▸ **SET EXERCISE**
Make an exact copy of each entry, leaving out every picture.

Structured object records:

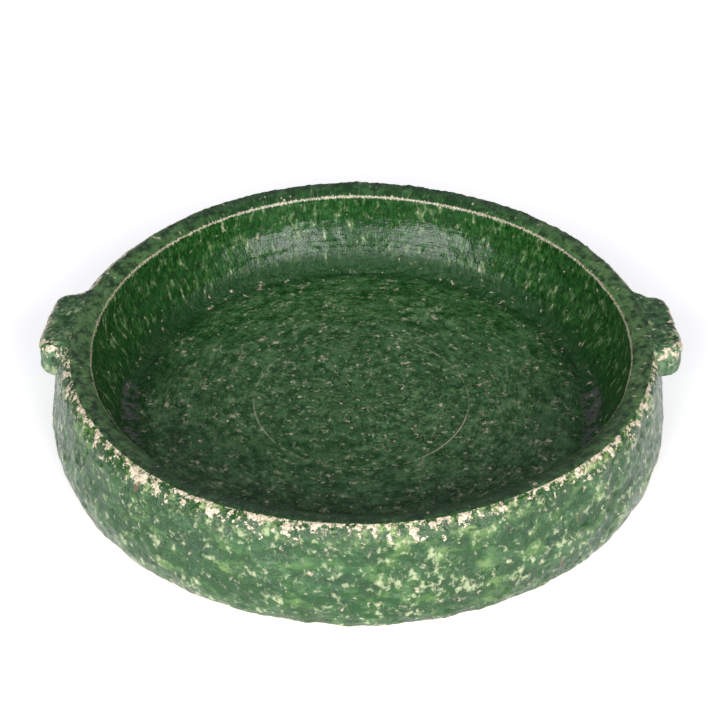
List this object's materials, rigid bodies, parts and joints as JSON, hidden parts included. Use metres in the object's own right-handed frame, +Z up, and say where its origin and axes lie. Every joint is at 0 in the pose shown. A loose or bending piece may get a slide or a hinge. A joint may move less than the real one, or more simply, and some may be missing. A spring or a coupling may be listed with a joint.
{
  "type": "lug-handled serving dish",
  "caption": "Shallow round earthenware dish with a thick leaning wall, a flat floor, a flat lug handle on each side and a mottled green glaze.",
  "frame": {"origin": "centre of the circle of the foot, on the surface the dish stands on", "axes": "+Z up along the dish's axis, +X to the right lug with the dish's front toward -Y, +Y to the back"},
  "size_m": [0.3696, 0.358, 0.063],
  "materials": {
    "clay": "coarse unglazed earthenware, matte",
    "slip": "fired slip in the joints, matte",
    "bowl_glaze": "dark green gloss, pooled in the gutter",
    "rim_glaze": "muted green, half matte",
    "outer_glaze": "mottled light and dark green gloss, worn to the clay in patches",
    "lug_glaze": "muted green, worn pale along the edges"
  },
  "bodies": {
    "root": {"floor_slab": "clay", "floor_slip_seam": "slip", "wall_ring": "clay", "left_lug": "clay", "right_lug": "clay", "left_lug_slip_seam": "slip", "right_lug_slip_seam": "slip", "bowl_glaze": "bowl_glaze", "rim_glaze": "rim_glaze", "outer_glaze": "outer_glaze", "left_lug_glaze": "lug_glaze", "right_lug_glaze": "lug_glaze"}
  },
  "joints": []
}
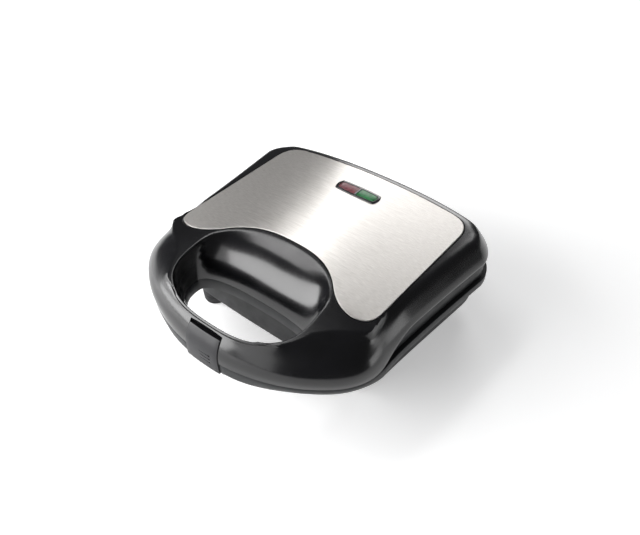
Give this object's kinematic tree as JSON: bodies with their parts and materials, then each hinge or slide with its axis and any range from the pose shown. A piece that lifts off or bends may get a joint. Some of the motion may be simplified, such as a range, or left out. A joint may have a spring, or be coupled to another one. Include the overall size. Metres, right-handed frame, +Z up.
{
  "type": "sandwich toaster",
  "caption": "Compact sandwich toaster with ridged plates, a hinged lid with a bow handle round a finger opening, a front latch and two indicator lamps.",
  "frame": {"origin": "middle of the toaster's plan box, on the table under the feet", "axes": "+Z up, +X to the right seen from the front, -Y towards the handle"},
  "size_m": [0.227, 0.2277, 0.084],
  "materials": {
    "glossy_black": "glossy",
    "satin_charcoal": "satin",
    "matt_black": "fine grain",
    "clip_grey": "satin",
    "brushed_steel": "brushed along the width",
    "coated_aluminium": "non-stick coating, semi-gloss",
    "heater_steel": "oxidised",
    "sheet_aluminium": "bright",
    "plated_steel": "plated",
    "hinge_plastic": "satin",
    "ceramic_cream": "matt",
    "soft_rubber": "matt",
    "red_lens": "glossy",
    "green_lens": "glossy"
  },
  "bodies": {
    "base": {"base_tray": "matt_black", "base_frame": "satin_charcoal", "lower_grill_plate": "coated_aluminium", "lower_heater": "heater_steel", "lower_reflector": "sheet_aluminium", "lower_heater_clips": "sheet_aluminium", "lower_plate_screws": "plated_steel", "thermostat": "ceramic_cream", "thermal_fuse": "ceramic_cream", "terminal_block": "ceramic_cream", "cord_bush": "soft_rubber", "cord_clamp": "matt_black", "base_screws": "plated_steel", "foot_front_left": "soft_rubber", "foot_front_right": "soft_rubber", "foot_rear_left": "soft_rubber", "foot_rear_right": "soft_rubber", "base_hinge_left": "hinge_plastic", "base_hinge_right": "hinge_plastic", "hinge_pin_left": "plated_steel", "hinge_pin_right": "plated_steel"},
    "lid": {"lid_shell": "glossy_black", "lid_frame": "satin_charcoal", "top_plate": "brushed_steel", "lamp_bezel": "glossy_black", "red_lens": "red_lens", "green_lens": "green_lens", "lamp_holder": "ceramic_cream", "red_lamp": "red_lens", "green_lamp": "green_lens", "upper_grill_plate": "coated_aluminium", "upper_heater": "heater_steel", "upper_reflector": "sheet_aluminium", "upper_heater_clips": "sheet_aluminium", "upper_plate_screws": "plated_steel", "lid_screws": "plated_steel", "lid_hinge_left": "hinge_plastic", "lid_hinge_right": "hinge_plastic", "latch_bracket": "hinge_plastic", "latch_pin": "plated_steel"},
    "latch": {"latch_clip": "clip_grey"}
  },
  "joints": [
    {"name": "lid_hinge", "type": "hinge", "parent": "base", "child": "lid", "pos_m": [0, 0.1093, 0.048], "axis": [-1, 0, 0], "range_deg": [0, 95]},
    {"name": "latch_pivot", "type": "hinge", "parent": "lid", "child": "latch", "pos_m": [0, -0.1054, 0.0615], "axis": [-1, 0, 0], "range_deg": [0, 35]}
  ]
}
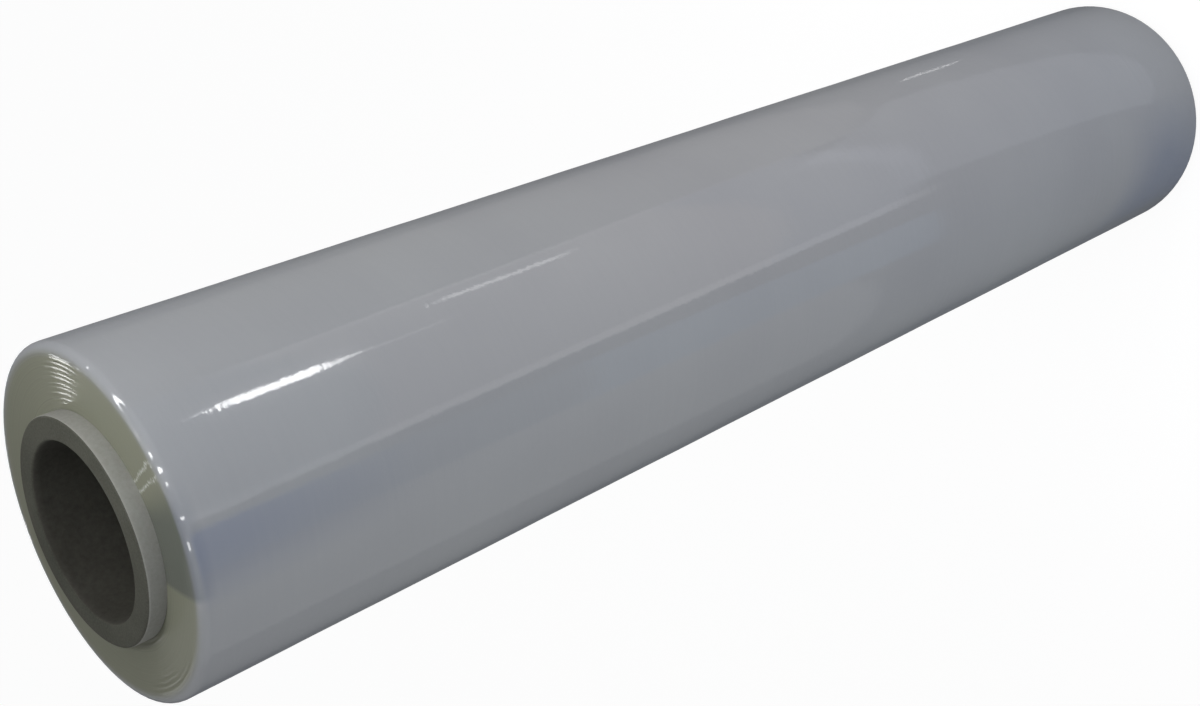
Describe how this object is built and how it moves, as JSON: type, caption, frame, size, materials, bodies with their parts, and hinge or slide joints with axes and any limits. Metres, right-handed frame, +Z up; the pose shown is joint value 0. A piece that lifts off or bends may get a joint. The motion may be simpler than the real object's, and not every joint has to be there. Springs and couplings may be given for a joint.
{
  "type": "stretch wrap roll",
  "caption": "Hand roll of clear stretch film wound on a thick cardboard core, with rounded rims, ringed end faces and a core that stands out at both ends.",
  "frame": {"origin": "centre of the lower core end, on the surface that the roll stands on", "axes": "+Z up along the roll's axis; the roll is round, so X and Y are free, and the picture was taken from the -Y side, from above the upper end"},
  "size_m": [0.0995, 0.0994, 0.508],
  "materials": {
    "film": "gloss, milky grey where many clear turns lie on each other",
    "core_board": "matte grey-brown board with a paler outer ply"
  },
  "bodies": {
    "root": {"film": "film", "core": "core_board"}
  },
  "joints": []
}
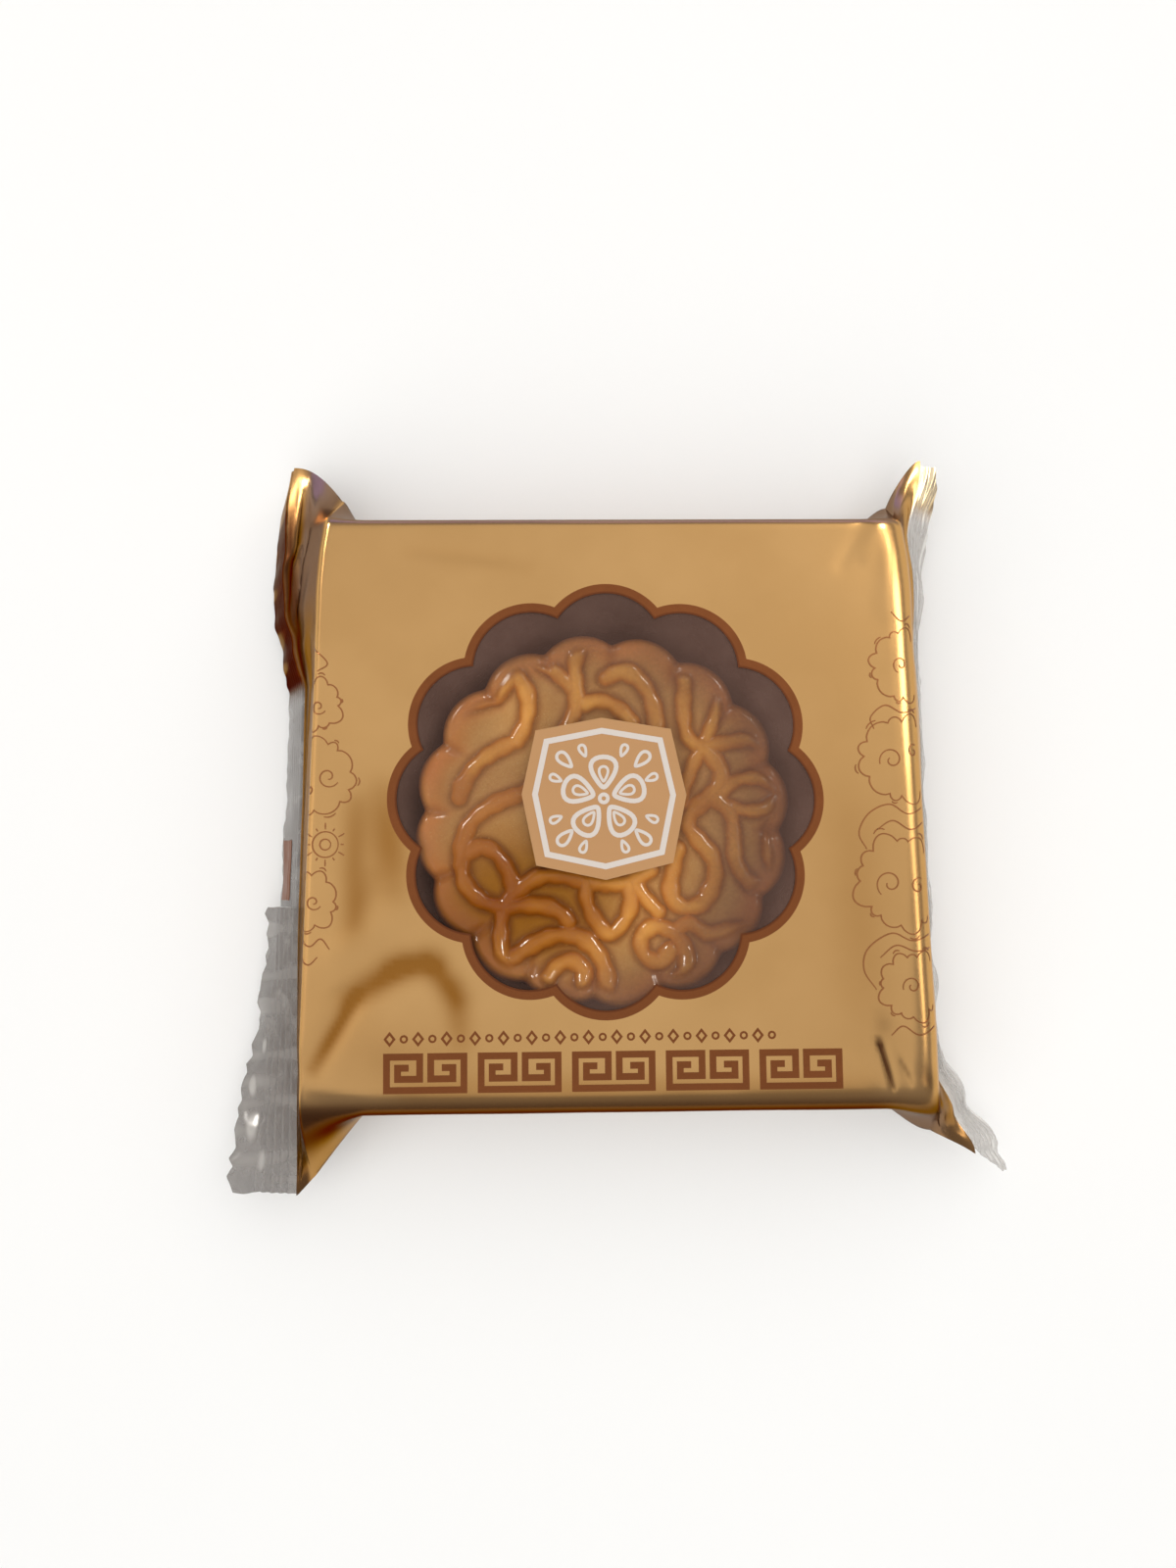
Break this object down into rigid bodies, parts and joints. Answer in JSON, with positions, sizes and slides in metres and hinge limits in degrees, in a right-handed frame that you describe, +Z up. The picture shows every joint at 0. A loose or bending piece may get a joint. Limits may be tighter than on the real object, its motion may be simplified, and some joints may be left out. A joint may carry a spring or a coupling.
{
  "type": "mooncake in flow-wrap pack",
  "caption": "Small round scalloped mooncake in a tray, sealed in a square gold film pack with a lobed clear window and crimped clear end seals.",
  "frame": {"origin": "middle of the flat underside that the pack rests on", "axes": "+Z up through the window, +X along the film tube towards the right end seal, +Y towards the back"},
  "size_m": [0.1119, 0.1036, 0.024],
  "materials": {
    "gold_film": "satin metallised gold film with fine brown print",
    "clear_film": "clear glossy film, crimped at the ends",
    "dark_tray": "thin formed dark brown plastic",
    "baked_crust": "egg-glazed baked pastry crust, browned on its ridges",
    "print_brown": "brown printed ink on film",
    "print_white": "white printed ink on film"
  },
  "bodies": {
    "root": {"wrapper": "gold_film", "window": "clear_film", "seal_left": "clear_film", "seal_right": "clear_film", "tray": "dark_tray", "mooncake": "baked_crust"}
  },
  "joints": []
}
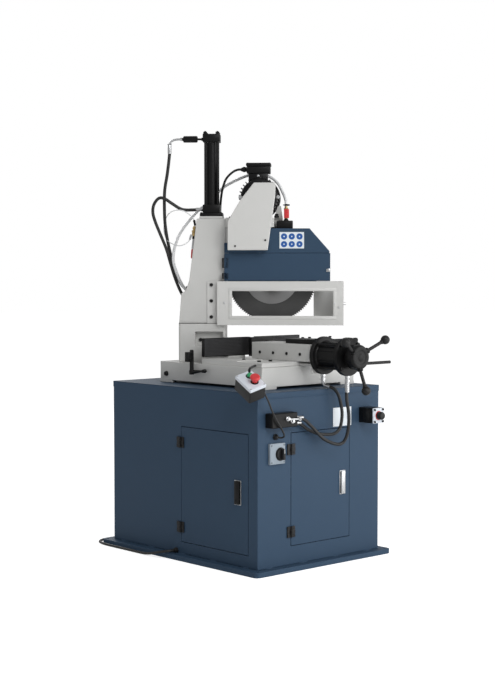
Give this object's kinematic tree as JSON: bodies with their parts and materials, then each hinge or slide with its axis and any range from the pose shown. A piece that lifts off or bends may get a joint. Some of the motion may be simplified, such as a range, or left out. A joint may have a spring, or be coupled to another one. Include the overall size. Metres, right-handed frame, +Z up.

▸ **SOLUTION TO THIS EXERCISE**
List this object's materials, rigid bodies, parts and joints as JSON, hidden parts included. Use metres in the object's own right-handed frame, +Z up, and say where its origin and axes lie. Every joint is at 0 in the pose shown. A loose or bending piece may get a slide or a hinge. A joint may move less than the real one, or more simply, and some may be missing. A spring or a coupling may be listed with a joint.
{
  "type": "lug-handled serving dish",
  "caption": "Shallow round earthenware dish with a thick leaning wall, a flat floor, a flat lug handle on each side and a mottled green glaze.",
  "frame": {"origin": "centre of the circle of the foot, on the surface the dish stands on", "axes": "+Z up along the dish's axis, +X to the right lug with the dish's front toward -Y, +Y to the back"},
  "size_m": [0.3696, 0.358, 0.063],
  "materials": {
    "clay": "coarse unglazed earthenware, matte",
    "slip": "fired slip in the joints, matte",
    "bowl_glaze": "dark green gloss, pooled in the gutter",
    "rim_glaze": "muted green, half matte",
    "outer_glaze": "mottled light and dark green gloss, worn to the clay in patches",
    "lug_glaze": "muted green, worn pale along the edges"
  },
  "bodies": {
    "root": {"floor_slab": "clay", "floor_slip_seam": "slip", "wall_ring": "clay", "left_lug": "clay", "right_lug": "clay", "left_lug_slip_seam": "slip", "right_lug_slip_seam": "slip", "bowl_glaze": "bowl_glaze", "rim_glaze": "rim_glaze", "outer_glaze": "outer_glaze", "left_lug_glaze": "lug_glaze", "right_lug_glaze": "lug_glaze"}
  },
  "joints": []
}
Give this object's kinematic tree as JSON: bodies with their parts and materials, then each hinge or slide with its axis and any range from the pose shown. A piece that lifts off or bends may get a joint. Some of the motion may be simplified, such as a range, or left out. A joint may have a spring, or be coupled to another one. Include the overall size. Metres, right-handed frame, +Z up.
{
  "type": "sandwich toaster",
  "caption": "Compact sandwich toaster with ridged plates, a hinged lid with a bow handle round a finger opening, a front latch and two indicator lamps.",
  "frame": {"origin": "middle of the toaster's plan box, on the table under the feet", "axes": "+Z up, +X to the right seen from the front, -Y towards the handle"},
  "size_m": [0.227, 0.2277, 0.084],
  "materials": {
    "glossy_black": "glossy",
    "satin_charcoal": "satin",
    "matt_black": "fine grain",
    "clip_grey": "satin",
    "brushed_steel": "brushed along the width",
    "coated_aluminium": "non-stick coating, semi-gloss",
    "heater_steel": "oxidised",
    "sheet_aluminium": "bright",
    "plated_steel": "plated",
    "hinge_plastic": "satin",
    "ceramic_cream": "matt",
    "soft_rubber": "matt",
    "red_lens": "glossy",
    "green_lens": "glossy"
  },
  "bodies": {
    "base": {"base_tray": "matt_black", "base_frame": "satin_charcoal", "lower_grill_plate": "coated_aluminium", "lower_heater": "heater_steel", "lower_reflector": "sheet_aluminium", "lower_heater_clips": "sheet_aluminium", "lower_plate_screws": "plated_steel", "thermostat": "ceramic_cream", "thermal_fuse": "ceramic_cream", "terminal_block": "ceramic_cream", "cord_bush": "soft_rubber", "cord_clamp": "matt_black", "base_screws": "plated_steel", "foot_front_left": "soft_rubber", "foot_front_right": "soft_rubber", "foot_rear_left": "soft_rubber", "foot_rear_right": "soft_rubber", "base_hinge_left": "hinge_plastic", "base_hinge_right": "hinge_plastic", "hinge_pin_left": "plated_steel", "hinge_pin_right": "plated_steel"},
    "lid": {"lid_shell": "glossy_black", "lid_frame": "satin_charcoal", "top_plate": "brushed_steel", "lamp_bezel": "glossy_black", "red_lens": "red_lens", "green_lens": "green_lens", "lamp_holder": "ceramic_cream", "red_lamp": "red_lens", "green_lamp": "green_lens", "upper_grill_plate": "coated_aluminium", "upper_heater": "heater_steel", "upper_reflector": "sheet_aluminium", "upper_heater_clips": "sheet_aluminium", "upper_plate_screws": "plated_steel", "lid_screws": "plated_steel", "lid_hinge_left": "hinge_plastic", "lid_hinge_right": "hinge_plastic", "latch_bracket": "hinge_plastic", "latch_pin": "plated_steel"},
    "latch": {"latch_clip": "clip_grey"}
  },
  "joints": [
    {"name": "lid_hinge", "type": "hinge", "parent": "base", "child": "lid", "pos_m": [0, 0.1093, 0.048], "axis": [-1, 0, 0], "range_deg": [0, 95]},
    {"name": "latch_pivot", "type": "hinge", "parent": "lid", "child": "latch", "pos_m": [0, -0.1054, 0.0615], "axis": [-1, 0, 0], "range_deg": [0, 35]}
  ]
}
Describe how this object is built and how it moves, as JSON: type, caption, frame, size, materials, bodies with their parts, and hinge or slide joints with axes and any limits. Metres, right-handed frame, +Z up; the pose shown is joint value 0. A piece that lifts off or bends may get a joint. The motion may be simpler than the real object's, and not every joint has to be there. Springs and couplings may be given for a joint.
{
  "type": "stretch wrap roll",
  "caption": "Hand roll of clear stretch film wound on a thick cardboard core, with rounded rims, ringed end faces and a core that stands out at both ends.",
  "frame": {"origin": "centre of the lower core end, on the surface that the roll stands on", "axes": "+Z up along the roll's axis; the roll is round, so X and Y are free, and the picture was taken from the -Y side, from above the upper end"},
  "size_m": [0.0995, 0.0994, 0.508],
  "materials": {
    "film": "gloss, milky grey where many clear turns lie on each other",
    "core_board": "matte grey-brown board with a paler outer ply"
  },
  "bodies": {
    "root": {"film": "film", "core": "core_board"}
  },
  "joints": []
}
Break this object down into rigid bodies, parts and joints. Answer in JSON, with positions, sizes and slides in metres and hinge limits in degrees, in a right-handed frame that you describe, +Z up. The picture shows every joint at 0. A loose or bending piece may get a joint. Limits may be tighter than on the real object, its motion may be simplified, and some joints may be left out. A joint may carry a spring or a coupling.
{
  "type": "mooncake in flow-wrap pack",
  "caption": "Small round scalloped mooncake in a tray, sealed in a square gold film pack with a lobed clear window and crimped clear end seals.",
  "frame": {"origin": "middle of the flat underside that the pack rests on", "axes": "+Z up through the window, +X along the film tube towards the right end seal, +Y towards the back"},
  "size_m": [0.1119, 0.1036, 0.024],
  "materials": {
    "gold_film": "satin metallised gold film with fine brown print",
    "clear_film": "clear glossy film, crimped at the ends",
    "dark_tray": "thin formed dark brown plastic",
    "baked_crust": "egg-glazed baked pastry crust, browned on its ridges",
    "print_brown": "brown printed ink on film",
    "print_white": "white printed ink on film"
  },
  "bodies": {
    "root": {"wrapper": "gold_film", "window": "clear_film", "seal_left": "clear_film", "seal_right": "clear_film", "tray": "dark_tray", "mooncake": "baked_crust"}
  },
  "joints": []
}
Give this object's kinematic tree as JSON: bodies with their parts and materials, then each hinge or slide with its axis and any range from the pose shown. A piece that lifts off or bends may get a joint. Some of the motion may be simplified, such as a range, or left out. A joint may have a spring, or be coupled to another one. Include the overall size. Metres, right-handed frame, +Z up.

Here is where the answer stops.